Oddly I just ran the same calc yesterday at work. It was the first time I have ever come accross the issue on a project. It was for a small masonry building that was both a SDC "D" and had to take 150 mph winds.

I came to the same conclusion as you for my simple project....(very heavy rigid roof on a small building with significant "e").

Do you have the SH Ghosh masonry design sheets? using these I take this calc is the first step in determining which equations from the MSJC are applicable for allowable shear. (2-21, 2-22, 2-24 or 2-25)

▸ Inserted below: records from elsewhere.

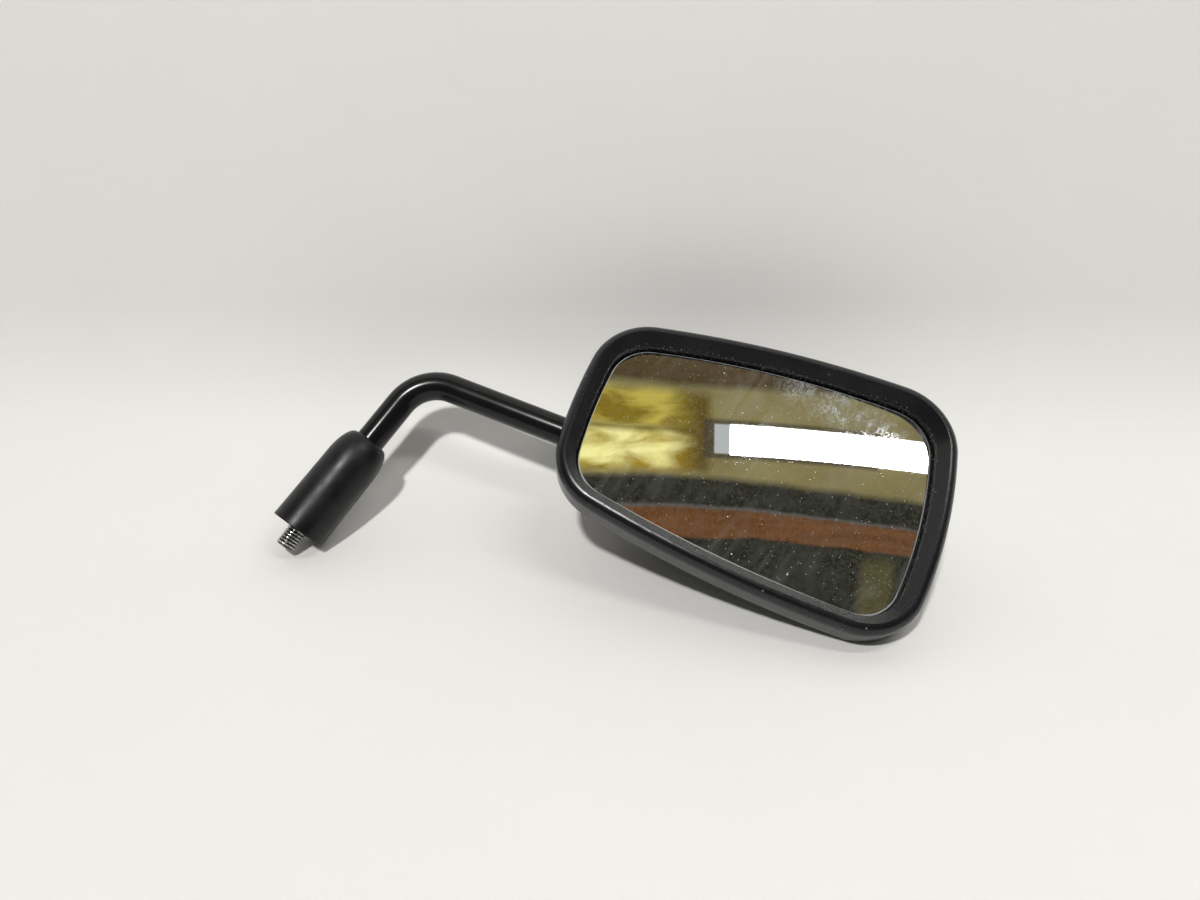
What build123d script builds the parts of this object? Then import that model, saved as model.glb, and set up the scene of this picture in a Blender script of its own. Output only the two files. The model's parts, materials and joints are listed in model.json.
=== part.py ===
from build123d import *
from math import cos, radians, sin, sqrt
import os

# Scooter mirror: threaded adapter, bent stem, ball joint and a convex glass in a domed housing.
# Object frame, millimetres: +Z runs up the lower stem, the origin is where the adapter seats on the
# handlebar perch, +X points outboard along the mirror head and the glass looks towards -Y.
# The head has its own frame, centred on the ball: x outboard, y up the face, z out through the glass.
# A "level" is a height along that z.

os.makedirs("parts", exist_ok=True)

# ---------------------------------------------------------------- driving dimensions
# adapter and lock nut
stud_radius = 4.0
stud_length = 14.0
stud_tip_chamfer = 1.0
hex_across_flats = 16.0
adapter_height = 14.0
socket_depth = 12.0
washer_thickness = 2.2
nut_height = 5.0
hex_corner_chamfer = 0.8
washer_slot_width = 1.2

# bent stem
rod_radius = 5.75
thread_radius = 5.0
running_clearance = 0.05
rod_shoulder_z = 23.0
corner_z = 71.7
upper_run = 91.1
upper_rise = 11.6
bend_radius = 17.0
rod_foot_chamfer = 0.6
rod_neck_chamfer = 1.2
thread_tip_chamfer = 0.8

# rubber boot
boot_mouth_z = -6.0
boot_length = 44.1
boot_mouth_radius = 10.95
boot_shoulder_radius = 10.7
boot_shoulder_z = 26.0
boot_lip_radius = 6.4
boot_cavity_radius = 9.4
boot_cavity_top_z = 24.0
boot_bore_bottom_z = 32.0
boot_mouth_fillet = 0.4

# ball joint
ball_radius = 7.5
neck_radius = 3.8
neck_length = 17.0
pin_radius = 3.0
liner_thickness = 1.55
liner_half_angle = 57.0
seat_radius = ball_radius + liner_thickness + 2 * running_clearance
base_floor = -12.0
base_top = -2.5
screw_circle = 13.5
ear_radius = 4.2
plate_thickness = 1.8
plate_level = 2.4
dish_thickness = 1.5
dish_top = 8.2
neck_swing = 13.0
neck_side_gap = 0.5
clamp_screw_radius = 2.0
clamp_screw_depth = 6.5
clamp_hole_depth = 7.0
clamp_head_height = 2.4
clamp_head_radius = 3.6
clamp_hole_gap = 0.2
spring_washer_height = 1.2
spring_washer_radius = 3.5
spring_washer_top_radius = 2.9
spring_washer_gap = 0.1
base_screw_radius = 1.75
base_screw_head_radius = 3.3
base_screw_head_height = 2.2
base_screw_sink = 1.0
base_screw_bite = 3.2
base_screw_angle = 60.0

# head attitude on the stem
head_tilt = 4.5
head_pan = 2.5

# glass outline in the head frame: corners clockwise from the stem side's top, each side bowed outwards
glass_corners = ((-16.1, 33.7), (101.5, 50.6), (106.6, -29.8), (-12.9, -23.4))
glass_bows = (4.3, 4.7, 3.9, 2.0)
glass_corner_radii = (15.1, 16.7, 14.1, 15.5)
face_centre = (44.0, 9.0)

# glass, foam pad and carrier plate, as heights above the ball
glass_crown = 20.5
glass_thickness = 3.0
glass_curvature = 1200.0
glass_edge_chamfer = 0.45
carrier_back = 13.0
carrier_thickness = 2.0
carrier_inset = 2.5
foam_inset = 1.5
carrier_holes = [(26.0, 33.0), (88.0, 40.0), (84.0, -11.0), (26.0, -17.0)]
carrier_screw_radius = 1.75
carrier_head_radius = 3.4
carrier_screw_length = 8.5
seal_level = 17.0
seal_gap = 0.05

# rim around the glass
rim_ridge_level = 26.8
rim_ridge_offset = 4.5
rim_width = 8.25
rim_shoulder_level = 22.5
rim_gap = 0.9
rim_lip_level = 22.8
rim_ridge_fillet = 0.7
rim_lip_fillet = 0.3
rim_rear_fillet = 0.5
parting_level = 13.7
tongue_depth = 1.0
tongue_inset = 2.4
tongue_thickness = 1.2

# rear shell: its walls lean in to a smaller outline at the crown's level
shell_inset = 0.6
shell_wall = 2.2
shell_crown = -19.0
shell_crown_radius = 300.0
shell_edge_radius = 11.0
back_centre = (20.0, 4.0)
back_corners = ((-14.0, 25.0), (78.0, 34.0), (52.0, -6.0), (-14.0, -20.0))
back_bows = (3.0, 3.0, 2.5, 1.5)
back_corner_radii = (15.0, 17.0, 15.0, 15.0)
boss_radius = 4.0
boss_foot_flare = 0.6
pad_radius = 18.0
pad_depth = 8.0
opening_start = 9.0
opening_end = 45.0
neck_opening_height = 11.75
neck_opening_depth = 10.6
neck_opening_corner = 6.0
grommet_wall = 1.2
grommet_stand = 0.9

# ---------------------------------------------------------------- shared frames and profiles
rise = radians(upper_rise)
corner_point = Vector(0, 0, corner_z)
upper_direction = Vector(cos(rise), 0, sin(rise))
ball_centre = corner_point + upper_direction * upper_run

neck_frame = Plane(origin=ball_centre, x_dir=upper_direction, z_dir=(0, -1, 0))
head = Plane(neck_frame.location * Location((0, 0, 0), (-head_tilt, head_pan, 0)))


def bowed_outline(corners, bows, radii, grow):
    """A four-sided outline of arcs, grown outwards: every side and corner keeps its centre."""
    with BuildSketch() as plain:
        with BuildLine():
            for start, end, bow in zip(corners, corners[1:] + corners[:1], bows):
                SagittaArc(start, end, bow)
        make_face()
        for corner, radius in zip(corners, radii):
            fillet(plain.vertices().sort_by_distance((*corner, 0))[0], radius)
    with BuildSketch() as grown:
        with BuildLine():
            for edge in plain.edges():
                centre = edge.arc_center
                stretch = 1 + grow / edge.radius
                ThreePointArc(*[centre + (edge @ share - centre) * stretch for share in (0, 0.5, 1)])
        make_face()
    return grown.sketch


def outline(grow):
    """The glass outline, grown outwards."""
    return bowed_outline(glass_corners, glass_bows, glass_corner_radii, grow)


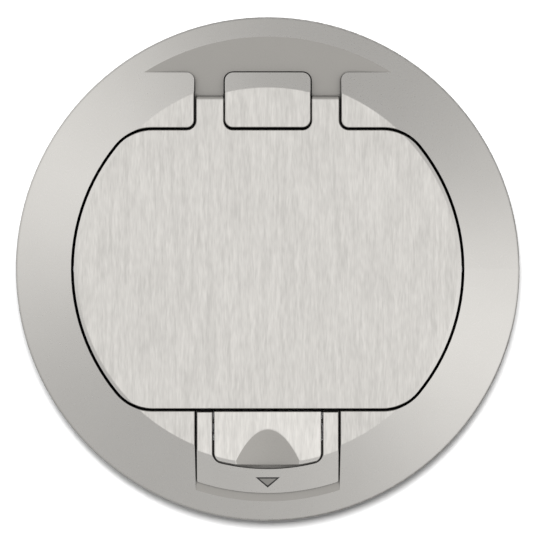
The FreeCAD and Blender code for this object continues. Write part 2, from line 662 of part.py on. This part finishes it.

However as I look again at the equation....it only cites "M" in the shear wall. M being the maximum moment in the wall. Are you looking at this as the moment from the eq forces? or as the total moment from EQ and deadload counter acting the overturning moment?

...However, watch out for section 2107.5...the last full paragraph....all the splice lengths are also modified. Some of this is a dramatic difference...The splice lengths ended up driving the design.


----------



## McEngr (May 25, 2010)

Hromis1 said:


> However as I look again at the equation....it only cites "M" in the shear wall. M being the maximum moment in the wall. Are you looking at this as the moment from the eq forces? or as the total moment from EQ and deadload counter acting the overturning moment?


This is the main issue for me in my understanding. I should probably look at the commentary to make sure.


----------



## Hromis1 (May 26, 2010)

McEngr said:


> Hromis1 said:
> 
> 
> > However as I look again at the equation....it only cites "M" in the shear wall. M being the maximum moment in the wall. Are you looking at this as the moment from the eq forces? or as the total moment from EQ and deadload counter acting the overturning moment?
> ...


McEngr, I tend to design Masonry as ASD....I was looking for something else in the strength part of the MSJC...You might want to look at section 3.3.3.5.1 etc....The additional requirements here surpised me...much more than an aspect ratio...Hromis1


----------



## Hromis1 (May 27, 2010)

I'm having a Homer Simpson moment here. DUH!The title of your question was specific to ASD design. And yes, I am not clearly understanding the implications other than to determine the allowable stress levels.

This was a very good question. It made me look at the strength design portion of the code. Quite a difference in this case.

Thank You. I wish more people would ask questions like that. I learned a lot from it.


----------